この地の山間に建つ美術館は、フランス芸術文化勲章を受章した画家で詩人の鈴木崧(すずきたかし)氏の構想のもとに、建築家毛綱毅曠(もづなきこう)氏の斬新な設計によるものです。建築や施設は鈴木氏から中川村が譲り受け、多くの作品も同氏から寄贈されて1993年に開館。同館は二つの建物で構成されており、本館ではコレクション展や企画展を開催、別荘住居跡のような佇まいのアトリエ棟では、鈴木崧の作品や遺品を展示しています。
アンフォルメル(INFORMEL)とは、1951年にフランスの批評家ミッシェル・タピエ(Michel Tapie)が名付けたもので、第2次大戦後のパリで起こった前衛絵画運動のことで、流動するような表現の中に無意識から生まれる「非定型」の絵画を模索しています。

いま同館では、“開館30周年記念展「新・空間縁起」”を、2023年7月27日ー11月30日まで開催中。期間中に7名のアーティストの作品が4期に分けて展示される予定です。期間中は参加者によるアーティストトークも各種企画されています。
詳しくは公式サイトでご確認ください。
今回、ブリッツで先日に個展を開催した地元長野出身の丸山晋一が参加していることから初めて訪れました。丸山の作品は7月27日~8月21日まで本館で展示されています。

同館は予算規模が小さい中川村が運営しているので、美術館としては非常にコンパクトなサイズです。記号消費化された、いわゆる“観光アート”とは違い、特にアート史上で有名なアーティストの高額作品は展示していません。眼前に雄大な中央アルプスが見渡せる山間の自然の中に存在している、毛綱毅曠氏設計のポストモダン的な建築物自体が作品であり、また同館の一番の見どころなのだと感じました。海外のインテリア雑誌で紹介されているような、山間の超モダン別荘を訪問するような感じです。都会では存在しない空間に身を置くことができて、まちがいなく新鮮な感覚を味わえます。

私どもはブログの別カテゴリーで定型ファインアート写真の可能性を提案しています。このような旅先では、邪念が消えた素直な写真撮影が可能だと思います。たぶんここでは無意識のうちにシャッターを押す回数が増えるでしょう。

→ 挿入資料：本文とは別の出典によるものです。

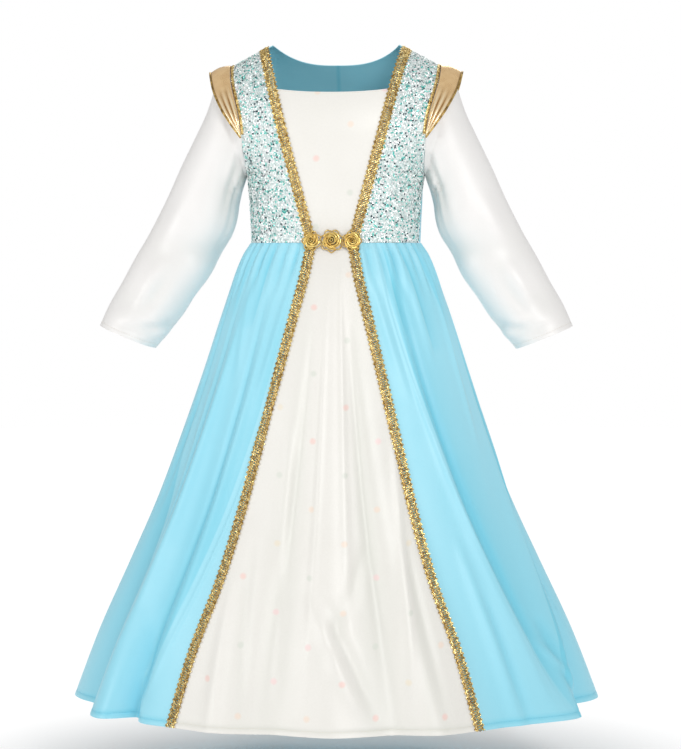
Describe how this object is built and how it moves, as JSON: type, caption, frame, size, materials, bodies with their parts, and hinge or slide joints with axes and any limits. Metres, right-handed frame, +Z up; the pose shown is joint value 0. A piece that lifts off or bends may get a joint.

ちなみに美術館に向かう途中には、南アルプスの伏流水で醸造された地酒今錦で知られる米澤酒造株式会社があります。明治から続く、酒槽に酒袋を丁寧に並べゆっくりと一滴一滴搾るという伝統の技法で酒造りを行っており、世界酒蔵ランキング2022で669蔵中トップ10にランクインされたそうです。お酒好きなら絶対に試してみたいですね。広い直営店が併設されており、おみやげ用や自分用に各種地酒を選んで購入できます。

今回は、ブリッツのある東京目黒から中央高速を使って諏訪湖を通り松川IC経由で行きました。8月上旬の平日でしたが、夏休み期間なので車も比較的多く、時折渋滞がありました。またリニューアル工事による車線規制や、酷暑による事故車や故障車もあり、休憩を含んで約4時間かかりました。ちなみに帰りは事故渋滞にはまってしまい、5時間以上も運転することに。往復で約500キロのドライブでした。ドライブがあまり好きでない人には、東京からの日帰りは難しいかもしれません。
高速が混みあう夏休み期間は、時間に余裕を持って行きたい美術館です。普段は行かないような少し遠い場所の温泉に一泊してはどうでしょうか。